▶ **Problem requirements**
Your job is to restate each entry word for word.

= = = = =

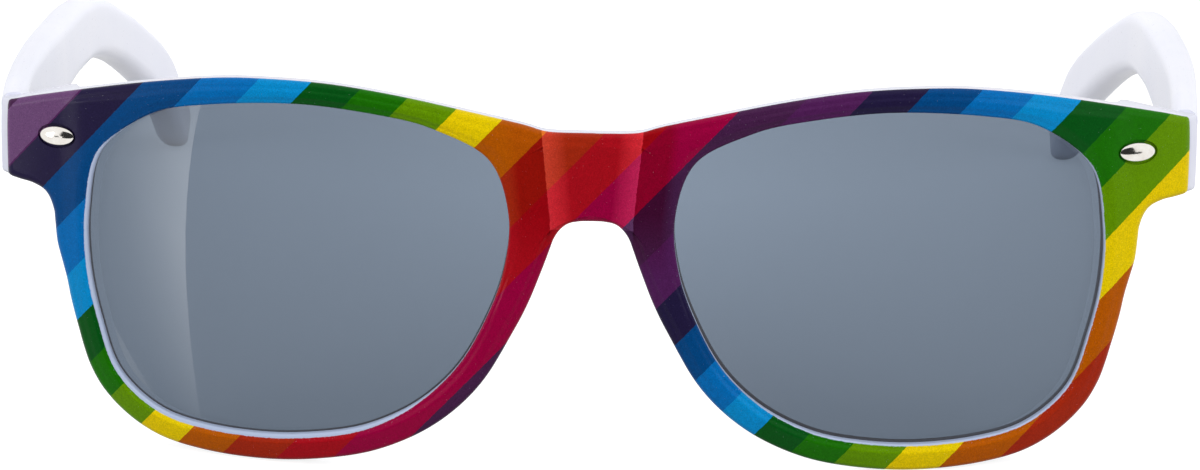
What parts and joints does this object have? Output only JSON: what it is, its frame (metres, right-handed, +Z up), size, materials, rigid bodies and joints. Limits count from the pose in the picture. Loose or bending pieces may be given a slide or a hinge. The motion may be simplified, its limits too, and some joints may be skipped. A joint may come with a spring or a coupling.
{
  "type": "sunglasses",
  "caption": "Wrapped sunglasses front with smoke lenses, oval studs and two temples that fold on screwed hinges, standing open on rims and temple tips.",
  "frame": {"origin": "middle of the footprint, on the ground that the rims and temple tips rest on", "axes": "+X towards the wearer's left end piece, -Y the way the front faces, +Z up"},
  "size_m": [0.1566, 0.1496, 0.0465],
  "materials": {
    "front_plastic": "gloss white plastic with a printed striped face",
    "temple_plastic": "satin white plastic",
    "lens": "polished smoke-grey clear plastic",
    "stud_chrome": "polished",
    "hinge_steel": "nickel-plated"
  },
  "bodies": {
    "front": {"front_frame": "front_plastic", "lens_left": "lens", "lens_right": "lens", "stud_left": "stud_chrome", "stud_right": "stud_chrome", "front_hinge_left": "hinge_steel", "front_hinge_right": "hinge_steel", "front_rivets_left": "hinge_steel", "front_rivets_right": "hinge_steel", "hinge_screw_left": "hinge_steel", "hinge_screw_right": "hinge_steel"},
    "temple_left_arm": {"temple_left": "temple_plastic", "temple_hinge_left": "hinge_steel", "temple_rivets_left": "hinge_steel"},
    "temple_right_arm": {"temple_right": "temple_plastic", "temple_hinge_right": "hinge_steel", "temple_rivets_right": "hinge_steel"}
  },
  "joints": [
    {"name": "fold_left", "type": "hinge", "parent": "front", "child": "temple_left_arm", "pos_m": [0.06905, -0.04829, 0.03537], "axis": [0, 0.1179, 0.993], "range_deg": [0, 90]},
    {"name": "fold_right", "type": "hinge", "parent": "front", "child": "temple_right_arm", "pos_m": [-0.06905, -0.04829, 0.03537], "axis": [0, -0.1179, -0.993], "range_deg": [0, 84]}
  ]
}
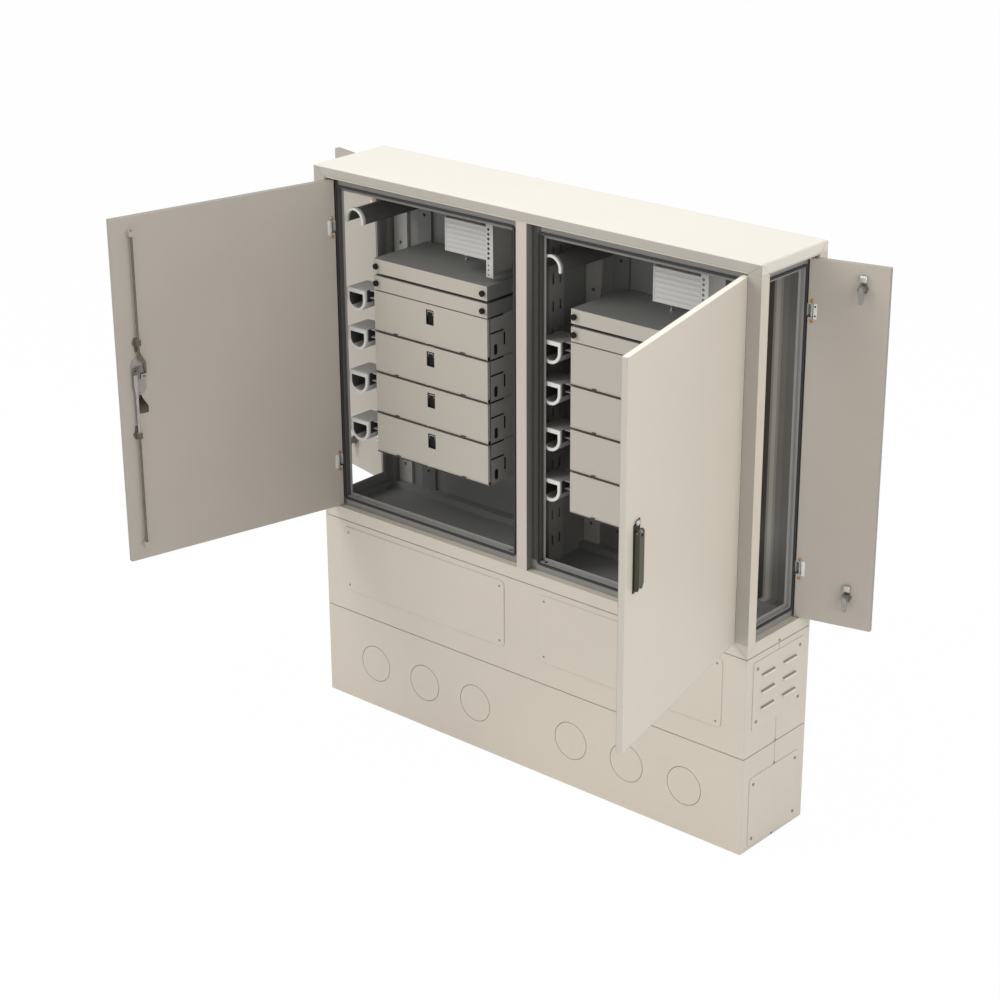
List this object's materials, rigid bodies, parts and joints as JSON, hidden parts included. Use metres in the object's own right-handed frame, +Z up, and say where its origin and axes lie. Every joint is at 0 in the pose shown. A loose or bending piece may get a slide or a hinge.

= = = = =

▶ **Written response**
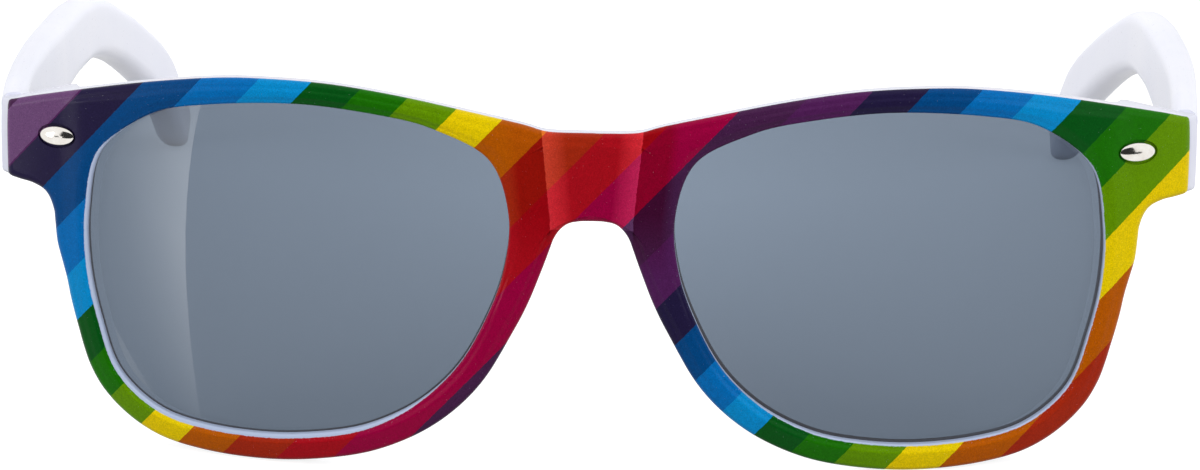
What parts and joints does this object have? Output only JSON: what it is, its frame (metres, right-handed, +Z up), size, materials, rigid bodies and joints. Limits count from the pose in the picture. Loose or bending pieces may be given a slide or a hinge. The motion may be simplified, its limits too, and some joints may be skipped. A joint may come with a spring or a coupling.
{
  "type": "sunglasses",
  "caption": "Wrapped sunglasses front with smoke lenses, oval studs and two temples that fold on screwed hinges, standing open on rims and temple tips.",
  "frame": {"origin": "middle of the footprint, on the ground that the rims and temple tips rest on", "axes": "+X towards the wearer's left end piece, -Y the way the front faces, +Z up"},
  "size_m": [0.1566, 0.1496, 0.0465],
  "materials": {
    "front_plastic": "gloss white plastic with a printed striped face",
    "temple_plastic": "satin white plastic",
    "lens": "polished smoke-grey clear plastic",
    "stud_chrome": "polished",
    "hinge_steel": "nickel-plated"
  },
  "bodies": {
    "front": {"front_frame": "front_plastic", "lens_left": "lens", "lens_right": "lens", "stud_left": "stud_chrome", "stud_right": "stud_chrome", "front_hinge_left": "hinge_steel", "front_hinge_right": "hinge_steel", "front_rivets_left": "hinge_steel", "front_rivets_right": "hinge_steel", "hinge_screw_left": "hinge_steel", "hinge_screw_right": "hinge_steel"},
    "temple_left_arm": {"temple_left": "temple_plastic", "temple_hinge_left": "hinge_steel", "temple_rivets_left": "hinge_steel"},
    "temple_right_arm": {"temple_right": "temple_plastic", "temple_hinge_right": "hinge_steel", "temple_rivets_right": "hinge_steel"}
  },
  "joints": [
    {"name": "fold_left", "type": "hinge", "parent": "front", "child": "temple_left_arm", "pos_m": [0.06905, -0.04829, 0.03537], "axis": [0, 0.1179, 0.993], "range_deg": [0, 90]},
    {"name": "fold_right", "type": "hinge", "parent": "front", "child": "temple_right_arm", "pos_m": [-0.06905, -0.04829, 0.03537], "axis": [0, -0.1179, -0.993], "range_deg": [0, 84]}
  ]
}
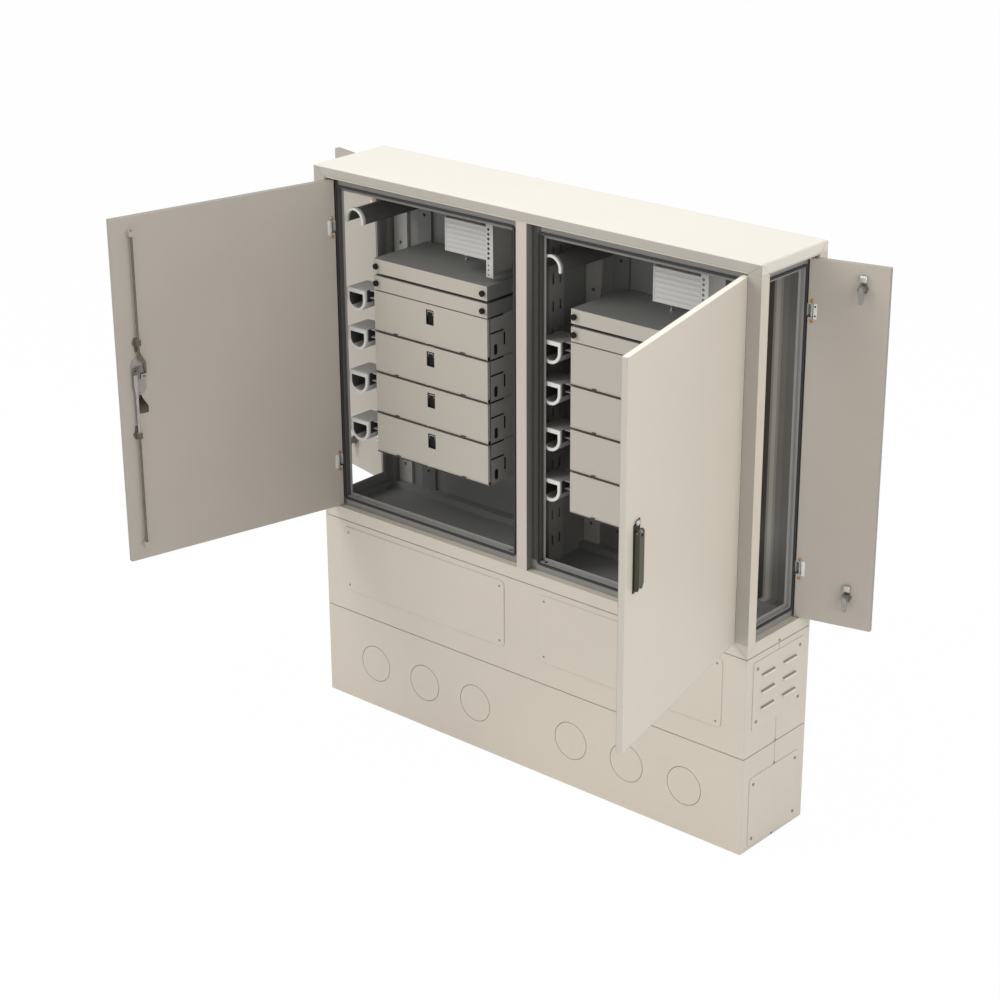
List this object's materials, rigid bodies, parts and joints as JSON, hidden parts included. Use metres in the object's own right-handed frame, +Z up, and say where its origin and axes lie. Every joint is at 0 in the pose shown. A loose or bending piece may get a slide or a hinge.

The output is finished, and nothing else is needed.